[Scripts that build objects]
+---+

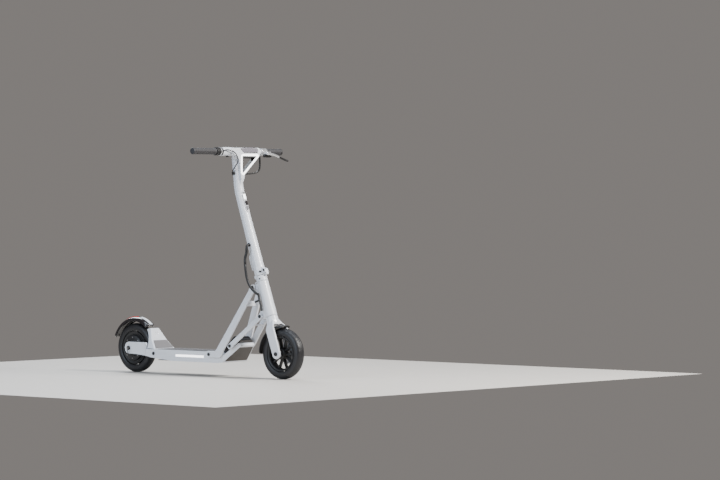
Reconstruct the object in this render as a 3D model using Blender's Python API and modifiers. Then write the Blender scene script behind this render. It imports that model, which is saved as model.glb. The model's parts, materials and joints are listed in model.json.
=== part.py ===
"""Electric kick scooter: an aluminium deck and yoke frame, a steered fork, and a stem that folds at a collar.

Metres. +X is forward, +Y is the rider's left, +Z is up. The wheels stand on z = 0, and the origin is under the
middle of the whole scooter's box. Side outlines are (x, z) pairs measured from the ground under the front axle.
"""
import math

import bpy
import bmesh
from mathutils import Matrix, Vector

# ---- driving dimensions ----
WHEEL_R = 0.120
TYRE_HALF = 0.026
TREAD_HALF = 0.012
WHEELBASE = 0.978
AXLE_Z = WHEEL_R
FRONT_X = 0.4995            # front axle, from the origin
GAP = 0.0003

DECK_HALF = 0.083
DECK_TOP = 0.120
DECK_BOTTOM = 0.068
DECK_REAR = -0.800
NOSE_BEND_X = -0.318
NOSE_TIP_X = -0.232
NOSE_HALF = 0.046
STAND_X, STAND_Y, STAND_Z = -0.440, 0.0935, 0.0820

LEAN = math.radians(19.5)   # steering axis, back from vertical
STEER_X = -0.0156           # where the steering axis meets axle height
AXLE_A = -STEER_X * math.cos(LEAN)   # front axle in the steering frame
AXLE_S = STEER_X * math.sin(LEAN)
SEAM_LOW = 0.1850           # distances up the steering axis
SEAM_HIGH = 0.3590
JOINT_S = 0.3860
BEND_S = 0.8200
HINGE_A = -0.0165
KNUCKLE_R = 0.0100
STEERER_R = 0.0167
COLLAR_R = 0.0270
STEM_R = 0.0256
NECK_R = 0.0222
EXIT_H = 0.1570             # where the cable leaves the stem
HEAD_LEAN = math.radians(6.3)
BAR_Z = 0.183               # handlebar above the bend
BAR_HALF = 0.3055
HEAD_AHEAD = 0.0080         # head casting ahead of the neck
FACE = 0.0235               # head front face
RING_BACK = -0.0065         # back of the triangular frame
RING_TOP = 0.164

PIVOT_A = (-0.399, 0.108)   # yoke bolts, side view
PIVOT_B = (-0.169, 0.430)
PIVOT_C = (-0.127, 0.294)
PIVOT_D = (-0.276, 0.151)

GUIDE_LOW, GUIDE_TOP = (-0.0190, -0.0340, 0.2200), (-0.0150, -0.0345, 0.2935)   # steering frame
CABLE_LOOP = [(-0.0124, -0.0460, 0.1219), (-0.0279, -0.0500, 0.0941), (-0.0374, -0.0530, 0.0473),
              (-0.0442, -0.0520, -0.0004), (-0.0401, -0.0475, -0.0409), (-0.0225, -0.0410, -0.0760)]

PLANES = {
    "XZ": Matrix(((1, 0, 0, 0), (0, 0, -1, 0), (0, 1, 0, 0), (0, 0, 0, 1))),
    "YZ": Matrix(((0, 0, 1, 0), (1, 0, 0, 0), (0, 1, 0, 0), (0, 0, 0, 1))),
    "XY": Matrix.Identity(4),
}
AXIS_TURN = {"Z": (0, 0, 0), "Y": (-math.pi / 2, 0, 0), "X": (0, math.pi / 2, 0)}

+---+

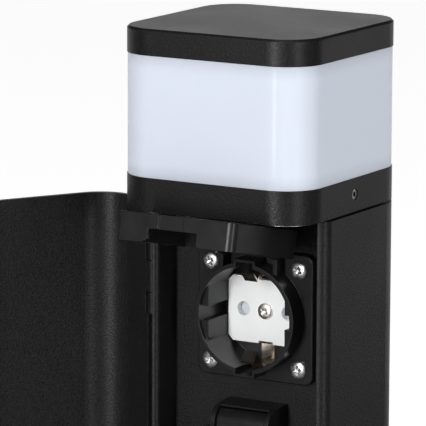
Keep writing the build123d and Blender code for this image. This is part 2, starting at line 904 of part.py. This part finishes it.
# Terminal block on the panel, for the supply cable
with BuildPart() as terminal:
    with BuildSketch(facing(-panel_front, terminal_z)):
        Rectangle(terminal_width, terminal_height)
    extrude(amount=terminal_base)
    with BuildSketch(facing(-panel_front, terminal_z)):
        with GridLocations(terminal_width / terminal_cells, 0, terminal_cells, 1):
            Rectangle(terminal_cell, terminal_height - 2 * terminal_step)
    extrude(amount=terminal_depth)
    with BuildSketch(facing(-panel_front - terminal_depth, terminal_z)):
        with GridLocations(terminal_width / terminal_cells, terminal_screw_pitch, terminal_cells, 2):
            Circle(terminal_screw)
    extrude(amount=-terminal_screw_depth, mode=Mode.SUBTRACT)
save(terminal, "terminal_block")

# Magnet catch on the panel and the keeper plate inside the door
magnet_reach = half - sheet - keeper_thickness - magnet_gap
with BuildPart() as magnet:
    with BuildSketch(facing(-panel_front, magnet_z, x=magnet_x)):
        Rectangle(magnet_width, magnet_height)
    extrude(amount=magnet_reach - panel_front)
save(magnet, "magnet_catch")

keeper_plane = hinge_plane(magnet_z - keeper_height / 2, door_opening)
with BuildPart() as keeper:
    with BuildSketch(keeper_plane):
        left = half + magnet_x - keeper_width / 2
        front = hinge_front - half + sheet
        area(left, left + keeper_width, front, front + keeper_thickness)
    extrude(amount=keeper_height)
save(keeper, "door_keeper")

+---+

**WHAT YOU HAVE TO DO**: Repeat the span of lines that opens with the line holding "Reconstruct the object" and closes with the line holding "STAND_X, STAND_Y, STAND_Z", exactly as it stands.

**CORRECT RESPONSE**:
Reconstruct the object in this render as a 3D model using Blender's Python API and modifiers. Then write the Blender scene script behind this render. It imports that model, which is saved as model.glb. The model's parts, materials and joints are listed in model.json.
=== part.py ===
"""Electric kick scooter: an aluminium deck and yoke frame, a steered fork, and a stem that folds at a collar.

Metres. +X is forward, +Y is the rider's left, +Z is up. The wheels stand on z = 0, and the origin is under the
middle of the whole scooter's box. Side outlines are (x, z) pairs measured from the ground under the front axle.
"""
import math

import bpy
import bmesh
from mathutils import Matrix, Vector

# ---- driving dimensions ----
WHEEL_R = 0.120
TYRE_HALF = 0.026
TREAD_HALF = 0.012
WHEELBASE = 0.978
AXLE_Z = WHEEL_R
FRONT_X = 0.4995            # front axle, from the origin
GAP = 0.0003

DECK_HALF = 0.083
DECK_TOP = 0.120
DECK_BOTTOM = 0.068
DECK_REAR = -0.800
NOSE_BEND_X = -0.318
NOSE_TIP_X = -0.232
NOSE_HALF = 0.046
STAND_X, STAND_Y, STAND_Z = -0.440, 0.0935, 0.0820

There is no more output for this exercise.